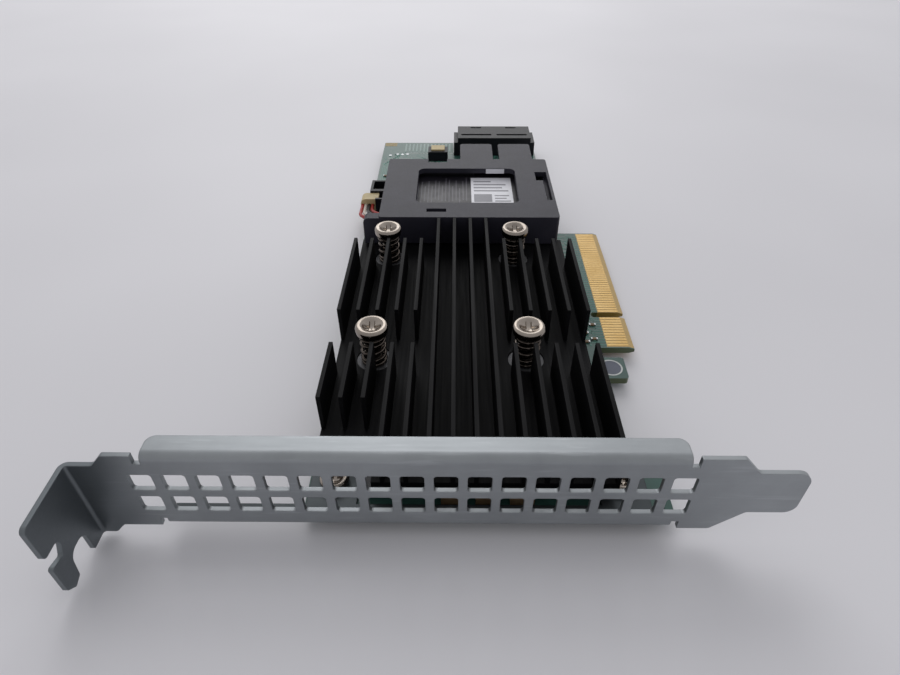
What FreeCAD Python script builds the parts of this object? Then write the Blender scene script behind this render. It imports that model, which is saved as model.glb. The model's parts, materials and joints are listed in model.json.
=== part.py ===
"""RAID controller card: a low-profile PCI Express x8 board on a full-height bracket.

The row frame: the origin is the middle of the key notch on the finger edge, at the
component face of the board. +X points out of the card into the slot, +Y runs from the
bracket to the rear edge, +Z rises from the component face. Millimetres.
"""
import FreeCAD
import Part

import math
import os

import Sketcher
from FreeCAD import Rotation, Vector

doc = FreeCAD.newDocument("raid_controller_card")
sheet = doc.addObject("Spreadsheet::Sheet", "Sizes")
sheet_rows = []
sub_parts = []


class Size:
    """A length that holds its number and its formula on the Sizes sheet."""

    def __init__(self, value, formula):
        self.value = value
        self.formula = formula

    def __add__(self, other):
        other = as_size(other)
        return Size(self.value + other.value, f"({self.formula} + {other.formula})")

    def __radd__(self, other):
        return as_size(other) + self

    def __sub__(self, other):
        other = as_size(other)
        return Size(self.value - other.value, f"({self.formula} - {other.formula})")

    def __rsub__(self, other):
        return as_size(other) - self

    def __mul__(self, number):
        number = as_size(number)
        return Size(self.value * number.value, f"({self.formula} * {number.formula})")

    def __rmul__(self, number):
        return self * number

    def __truediv__(self, number):
        number = as_size(number)
        return Size(self.value / number.value, f"({self.formula} / {number.formula})")

    def __neg__(self):
        return self * -1


def as_size(thing):
    """A Size as it is, or a plain number as one."""
    return thing if isinstance(thing, Size) else Size(float(thing), f"({thing})")


def size(alias, value):
    """Writes one driving size on the sheet and returns it."""
    sheet_rows.append(alias)
    row = len(sheet_rows)
    sheet.set(f"A{row}", alias)
    sheet.set(f"B{row}", str(value))
    sheet.setAlias(f"B{row}", alias)
    return Size(float(value), f"Sizes.{alias}")


# ---------------------------------------------------------------- helpers

def bind(thing, place, length):
    """Ties a property to a formula on the sheet."""
    thing.setExpression(place, as_size(length).formula)


def move(thing, x, y, z):
    """Ties the place of a sub-part to the sheet."""
    for axis, length in zip("xyz", (x, y, z)):
        bind(thing, f"Placement.Base.{axis}", length)


def start_body(label):
    """A new PartDesign body for one sub-part."""
    body = doc.addObject("PartDesign::Body", label)
    body.Label = label
    sub_parts.append(body)
    return body


def sketch_on(body, name, plane, level=0):
    """A sketch on an XY, XZ or YZ origin plane of the body, at a level along world Z, Y or X."""
    sketch = body.newObject("Sketcher::SketchObject", f"{body.Name}_{name}")
    role = f"{plane}_Plane"
    support = [feature for feature in body.Origin.OriginFeatures if feature.Role == role]
    sketch.AttachmentSupport = [(support[0], "")]
    sketch.MapMode = "FlatFace"
    bind(sketch, "AttachmentOffset.Base.z", -as_size(level) if plane == "XZ" else level)
    return sketch


def pin_point(sketch, geometry, end, x, y):
    """Fixes one point of a sketch by its two coordinates."""
    for kind, length in (("DistanceX", as_size(x)), ("DistanceY", as_size(y))):
        number = sketch.addConstraint(Sketcher.Constraint(kind, geometry, end, length.value))
        bind(sketch, f"Constraints[{number}]", length)


def corner_arc(before, corner, after, radius):
    """Where the arc that rounds a corner between two straight runs starts, and its other points."""
    inward = (before - corner).normalize()
    outward = (after - corner).normalize()
    half_turn = inward.getAngle(outward) / 2
    reach = radius / math.tan(half_turn)
    centre = corner + (inward + outward).normalize() * (radius / math.sin(half_turn))
    middle = centre + (corner - centre).normalize() * radius
    return corner + inward * reach, middle, corner + outward * reach, centre


def sketch_arc(first, last, centre, left_turn):
    """The arc between two points of a sketch, which runs anticlockwise as sketches keep it."""
    ends = (first, last) if left_turn else (last, first)
    angles = [math.atan2(point.y - centre.y, point.x - centre.x) for point in ends]
    circle = Part.Circle(centre, Vector(0, 0, 1), centre.distanceToPoint(first))
    return Part.ArcOfCircle(circle, angles[0], angles[1])


def draw_outline(sketch, corners):
    """A closed outline. A corner is (x, y), or (x, y, radius) where it is rounded."""
    points = [Vector(as_size(corner[0]).value, as_size(corner[1]).value, 0) for corner in corners]
    starts, ends, arcs = list(points), points[1:] + points[:1], {}
    for place, corner in enumerate(corners):
        if len(corner) == 3:
            before, here, after = points[place - 1], points[place], points[(place + 1) % len(points)]
            first, middle, last, centre = corner_arc(before, here, after, as_size(corner[2]).value)
            left_turn = (here - before).cross(after - here).z > 0
            arcs[place] = (sketch_arc(first, last, centre, left_turn), 1 if left_turn else 2)
            ends[place - 1] = first
            starts[place] = last
    sides = [sketch.addGeometry(Part.LineSegment(start, end)) for start, end in zip(starts, ends)]
    for place, corner in enumerate(corners):
        before, after = sides[place - 1], sides[place]
        if place not in arcs:
            sketch.addConstraint(Sketcher.Constraint("Coincident", before, 2, after, 1))
            pin_point(sketch, after, 1, corner[0], corner[1])
            continue
        curve, near_end = arcs[place]
        arc = sketch.addGeometry(curve)
        sketch.addConstraint(Sketcher.Constraint("Tangent", before, 2, arc, near_end))
        sketch.addConstraint(Sketcher.Constraint("Tangent", arc, 3 - near_end, after, 1))
        number = sketch.addConstraint(Sketcher.Constraint("Radius", arc, as_size(corner[2]).value))
        bind(sketch, f"Constraints[{number}]", corner[2])
        mark = sketch.addGeometry(Part.Point(points[place]), True)
        sketch.addConstraint(Sketcher.Constraint("PointOnObject", mark, 1, before))
        sketch.addConstraint(Sketcher.Constraint("PointOnObject", mark, 1, after))
        pin_point(sketch, mark, 1, corner[0], corner[1])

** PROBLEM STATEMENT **
Each line above must be printed exactly as it appears.

** ANSWER FOR THIS EXERCISE **
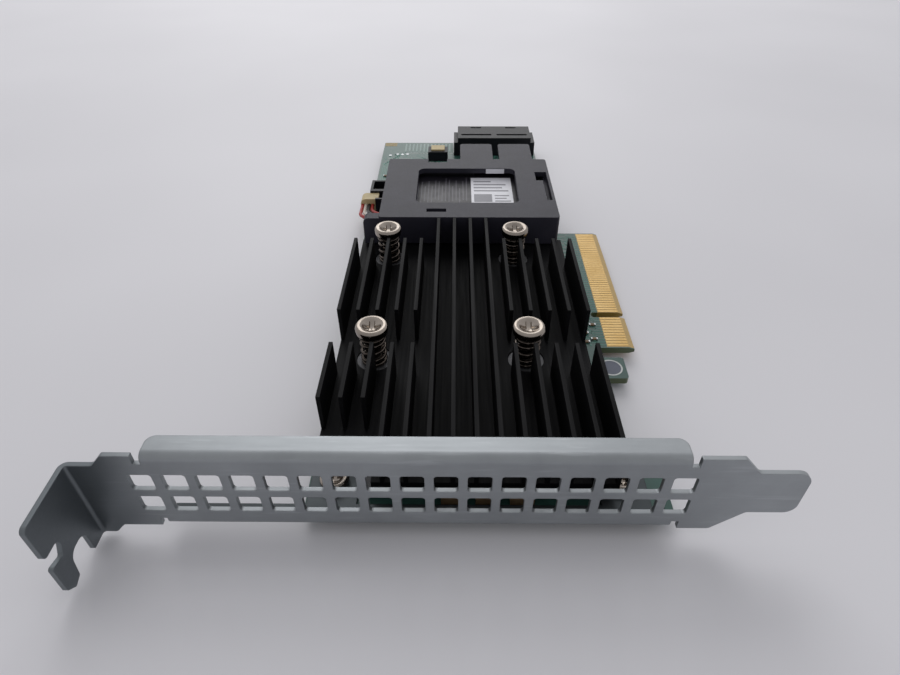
What FreeCAD Python script builds the parts of this object? Then write the Blender scene script behind this render. It imports that model, which is saved as model.glb. The model's parts, materials and joints are listed in model.json.
=== part.py ===
"""RAID controller card: a low-profile PCI Express x8 board on a full-height bracket.

The row frame: the origin is the middle of the key notch on the finger edge, at the
component face of the board. +X points out of the card into the slot, +Y runs from the
bracket to the rear edge, +Z rises from the component face. Millimetres.
"""
import FreeCAD
import Part

import math
import os

import Sketcher
from FreeCAD import Rotation, Vector

doc = FreeCAD.newDocument("raid_controller_card")
sheet = doc.addObject("Spreadsheet::Sheet", "Sizes")
sheet_rows = []
sub_parts = []


class Size:
    """A length that holds its number and its formula on the Sizes sheet."""

    def __init__(self, value, formula):
        self.value = value
        self.formula = formula

    def __add__(self, other):
        other = as_size(other)
        return Size(self.value + other.value, f"({self.formula} + {other.formula})")

    def __radd__(self, other):
        return as_size(other) + self

    def __sub__(self, other):
        other = as_size(other)
        return Size(self.value - other.value, f"({self.formula} - {other.formula})")

    def __rsub__(self, other):
        return as_size(other) - self

    def __mul__(self, number):
        number = as_size(number)
        return Size(self.value * number.value, f"({self.formula} * {number.formula})")

    def __rmul__(self, number):
        return self * number

    def __truediv__(self, number):
        number = as_size(number)
        return Size(self.value / number.value, f"({self.formula} / {number.formula})")

    def __neg__(self):
        return self * -1


def as_size(thing):
    """A Size as it is, or a plain number as one."""
    return thing if isinstance(thing, Size) else Size(float(thing), f"({thing})")


def size(alias, value):
    """Writes one driving size on the sheet and returns it."""
    sheet_rows.append(alias)
    row = len(sheet_rows)
    sheet.set(f"A{row}", alias)
    sheet.set(f"B{row}", str(value))
    sheet.setAlias(f"B{row}", alias)
    return Size(float(value), f"Sizes.{alias}")


# ---------------------------------------------------------------- helpers

def bind(thing, place, length):
    """Ties a property to a formula on the sheet."""
    thing.setExpression(place, as_size(length).formula)


def move(thing, x, y, z):
    """Ties the place of a sub-part to the sheet."""
    for axis, length in zip("xyz", (x, y, z)):
        bind(thing, f"Placement.Base.{axis}", length)


def start_body(label):
    """A new PartDesign body for one sub-part."""
    body = doc.addObject("PartDesign::Body", label)
    body.Label = label
    sub_parts.append(body)
    return body


def sketch_on(body, name, plane, level=0):
    """A sketch on an XY, XZ or YZ origin plane of the body, at a level along world Z, Y or X."""
    sketch = body.newObject("Sketcher::SketchObject", f"{body.Name}_{name}")
    role = f"{plane}_Plane"
    support = [feature for feature in body.Origin.OriginFeatures if feature.Role == role]
    sketch.AttachmentSupport = [(support[0], "")]
    sketch.MapMode = "FlatFace"
    bind(sketch, "AttachmentOffset.Base.z", -as_size(level) if plane == "XZ" else level)
    return sketch


def pin_point(sketch, geometry, end, x, y):
    """Fixes one point of a sketch by its two coordinates."""
    for kind, length in (("DistanceX", as_size(x)), ("DistanceY", as_size(y))):
        number = sketch.addConstraint(Sketcher.Constraint(kind, geometry, end, length.value))
        bind(sketch, f"Constraints[{number}]", length)


def corner_arc(before, corner, after, radius):
    """Where the arc that rounds a corner between two straight runs starts, and its other points."""
    inward = (before - corner).normalize()
    outward = (after - corner).normalize()
    half_turn = inward.getAngle(outward) / 2
    reach = radius / math.tan(half_turn)
    centre = corner + (inward + outward).normalize() * (radius / math.sin(half_turn))
    middle = centre + (corner - centre).normalize() * radius
    return corner + inward * reach, middle, corner + outward * reach, centre


def sketch_arc(first, last, centre, left_turn):
    """The arc between two points of a sketch, which runs anticlockwise as sketches keep it."""
    ends = (first, last) if left_turn else (last, first)
    angles = [math.atan2(point.y - centre.y, point.x - centre.x) for point in ends]
    circle = Part.Circle(centre, Vector(0, 0, 1), centre.distanceToPoint(first))
    return Part.ArcOfCircle(circle, angles[0], angles[1])


def draw_outline(sketch, corners):
    """A closed outline. A corner is (x, y), or (x, y, radius) where it is rounded."""
    points = [Vector(as_size(corner[0]).value, as_size(corner[1]).value, 0) for corner in corners]
    starts, ends, arcs = list(points), points[1:] + points[:1], {}
    for place, corner in enumerate(corners):
        if len(corner) == 3:
            before, here, after = points[place - 1], points[place], points[(place + 1) % len(points)]
            first, middle, last, centre = corner_arc(before, here, after, as_size(corner[2]).value)
            left_turn = (here - before).cross(after - here).z > 0
            arcs[place] = (sketch_arc(first, last, centre, left_turn), 1 if left_turn else 2)
            ends[place - 1] = first
            starts[place] = last
    sides = [sketch.addGeometry(Part.LineSegment(start, end)) for start, end in zip(starts, ends)]
    for place, corner in enumerate(corners):
        before, after = sides[place - 1], sides[place]
        if place not in arcs:
            sketch.addConstraint(Sketcher.Constraint("Coincident", before, 2, after, 1))
            pin_point(sketch, after, 1, corner[0], corner[1])
            continue
        curve, near_end = arcs[place]
        arc = sketch.addGeometry(curve)
        sketch.addConstraint(Sketcher.Constraint("Tangent", before, 2, arc, near_end))
        sketch.addConstraint(Sketcher.Constraint("Tangent", arc, 3 - near_end, after, 1))
        number = sketch.addConstraint(Sketcher.Constraint("Radius", arc, as_size(corner[2]).value))
        bind(sketch, f"Constraints[{number}]", corner[2])
        mark = sketch.addGeometry(Part.Point(points[place]), True)
        sketch.addConstraint(Sketcher.Constraint("PointOnObject", mark, 1, before))
        sketch.addConstraint(Sketcher.Constraint("PointOnObject", mark, 1, after))
        pin_point(sketch, mark, 1, corner[0], corner[1])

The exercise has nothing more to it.